One might ask how the American Hotel survived for more than a century — most recently as one of the area’s best known banquet facilities — and then, following its sale a few years ago, appeared to become doomed to failure.

The building has been closed for more than a year, deemed by borough officials to be in violation of fire codes. The situation had obviously reached the point at which borough officials determined it was no longer safe to permit people to occupy the building.

Meanwhile, the organization that bought the hotel — Hoti Inc. — seems to be a curious amalgam of individuals who, according to published reports, wheel and deal liquor licenses, mortgages and loans in an attempt to stay solvent and maintain control of this asset. The only thing they have managed to do is shutter the building and bring it to the brink of disaster.

Were it not for the quick response of the members of the Freehold Fire Department and other area fire companies who responded to a fire that broke out in the hotel on Feb. 17, much more than the American Hotel may have gone up in flames. The hotel is attached on the east side to a building that includes businesses and apartments. On the west side, a 5-foot-wide alley is all that separates the hotel from the Court Jester.

Given the unpredictable ways that a fire can evolve, it would not have been a stretch to imagine this entire side of East Main Street going up in flames. That would have been a disaster for the borough.

Rumors have been circulating around town for months that people have been heard in the American Hotel, possibly doing some type of work. One published report quoted the county prosecutor as saying the fire was started by squatters. At this point we do not know who started the fire two weeks ago.

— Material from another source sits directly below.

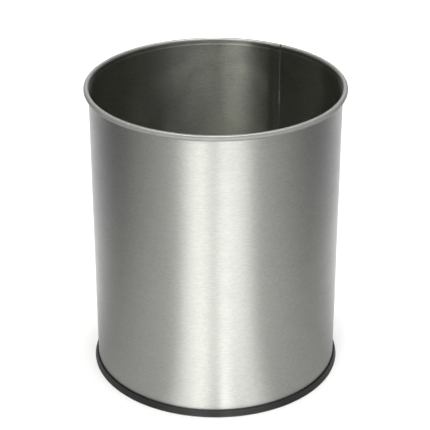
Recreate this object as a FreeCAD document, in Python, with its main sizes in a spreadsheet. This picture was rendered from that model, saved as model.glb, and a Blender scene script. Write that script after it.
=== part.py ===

A frank discussion about the future of the American Hotel needs to take place immediately. The owners must be called on the carpet to a meeting with the borough’s elected officials and repre-sentatives of the Freehold Center Partnership.

The borough has come too far in the past 15 years as a destination for visitors and a host for events to let it all go up in smoke because people in positions of authority ignored the signs — unpaid taxes, mysterious fires, incomplete plans for building improvements — and failed to ask questions.